ESPLORATORI PERDUTI: un libro di Stefano Mazzotti
Oltre a essere una cacciatrice di storie, sono anche una cacciatrice di libri. Mi piace girare nelle librerie, e scovare qualche reminder che mi interessa, e magari mi è sfuggito quando è uscito. È così che mi sono imbattuta in Esploratori perduti, un saggio di Stefano Mazzotti, curatore della sezione di Zoologia dei vertebrati al Museo civico di Storia Naturale di Ferrara (non so se lo sia ancora, sicuramente lo era all’uscita del libro, pubblicato da Codice Edizioni nel 2011.
I personaggi di cui parla Mazzotti sono per lo più meno noti degli esploratori anglosassoni o francesi, ma testimoniano dell’interesse che dalla seconda metà dell’Ottocento l’esplorazione scientifica inizia ad avere anche per quello che sarà il neonato Stato italiano. È l’età degli imperialismi e chi vuole procurarsi un “posto al sole” come le altre potenze coloniali hanno già fatto deve far precedere la conquista da un’esplorazione e da una conoscenza del territorio per muovere poi gli eserciti. Ecco perché gli avamposti commerciali e il lavoro degli esploratori sono strategici. Spirito d’avventura e sete di conoscenza animavano questi giovani che pensavano di rendere un servizio alla patria e alla scienza.
Numerosi sono i protagonisti di questa epopea raccontata in Esploratori Italiani. Ne citerò solo due. Il primo è il fiorentino Odoardo Beccari (1843-1920), botanico, che ebbe la fortuna di preparare una sua spedizione documentandosi presso il giardino di Kew, dove conosce anche Charles Darwin. Beccari vuole andare in Malesia: quale migliore occasione che andarci con James Brooke, il rajah di Sarawak, che incontra a Londra? Broke è uno dei personaggi che tutti abbiamo imparato a conoscere dal libro di Salgari. Era l’accerrimo nemico di Sandokan. Salgari non è mai stato in Malesia, com’è noto, ma sembra che abbia utilizzato i libri di Beccari per studiare i luoghi e poterli descrivere.

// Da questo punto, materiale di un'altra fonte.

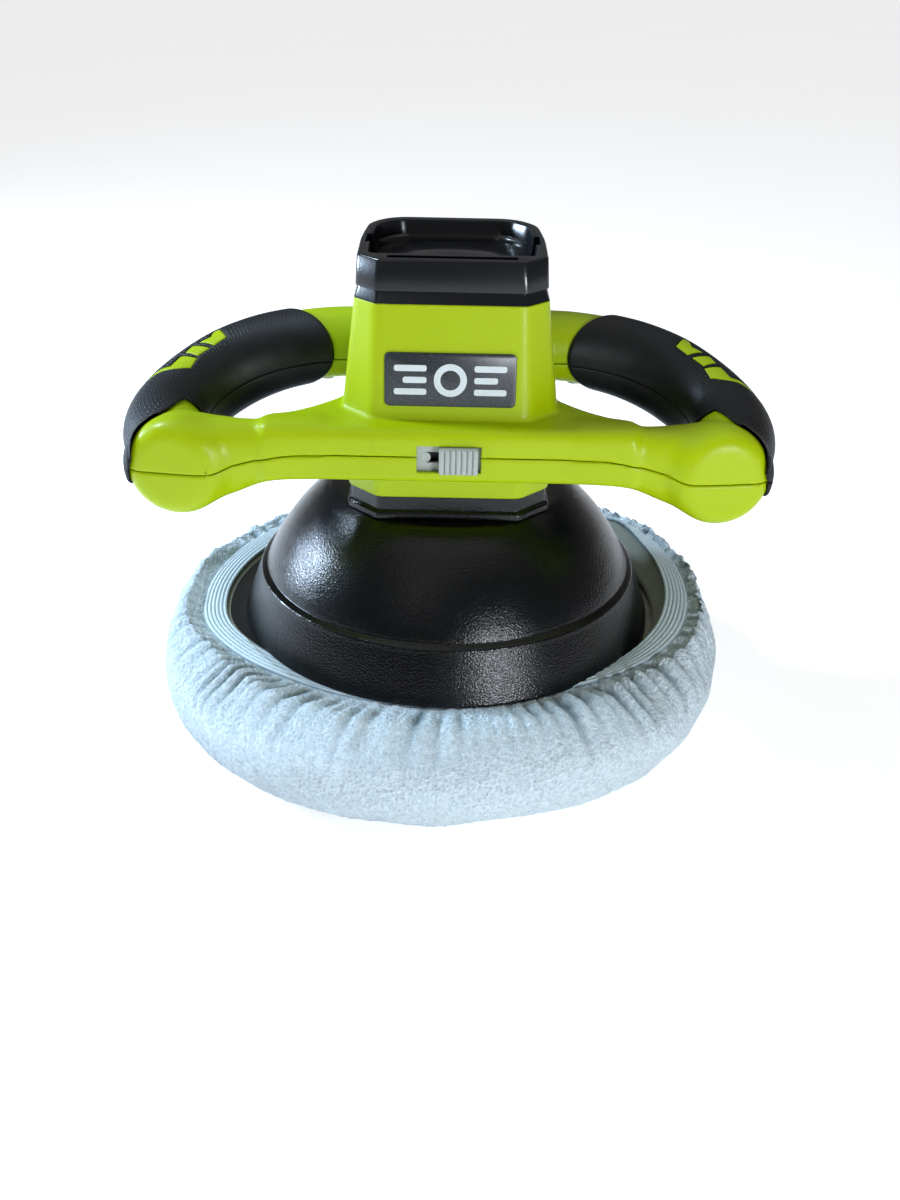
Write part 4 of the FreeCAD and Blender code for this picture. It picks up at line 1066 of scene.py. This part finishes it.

Un altro interessante personaggio è il parmigiano Vittorio Bottego (1860-1897), ufficiale ed esploratore del Corno d’Africa. La statua nella foto qui sopra si trova vicino alla stazione ferroviaria di Parma, che così ricorda un suo avventuroso concittadino. Bottego esplora la regione del Giuba e il percorso del fiume Omo, in Somalia, che all’epoca aveva ancora un bacino idrografico misterioso. Venne ucciso in un attacco delle truppe abissine. Il regime fascista fece di lui un eroe, “un fulgido esempio di conquistatore”, scrive Mazzotti. Le sue imprese furono raccontate a fumetti pubblicati dalla casa editrice Sonzogno a partire nel 1937.
Stefano Mazzotti è molto preciso nella descrizione delle collezioni di piante e animali che tutti questi esploratori italiani naturalisti riportarono a casa. Collezioni che contribuirono a creare musei di storia naturale e di antropologia, ed erbari. Confesso oggi fa un po’ inorridire l’idea di uno scienziato con la carabina, che spara ad animali rari, li fa trattare dal suo tassidermista di fiducia e li imbarca su una nave come trofei di guerra. Eppure, all’epoca questo era il modo per studiare e classificare la flora e la fauna di luoghi esotici e sconosciuti. Era un’impresa meritoria, anche se oggi a chi è appassionato di natura come me queste eroiche imprese fanno storcere il naso. Ma tant’è, la Storia della scienza è costellata di cadaveri. E gli esemplari raccolti spesso rimangono una testimonianza interessante di animali o piante talora estinti.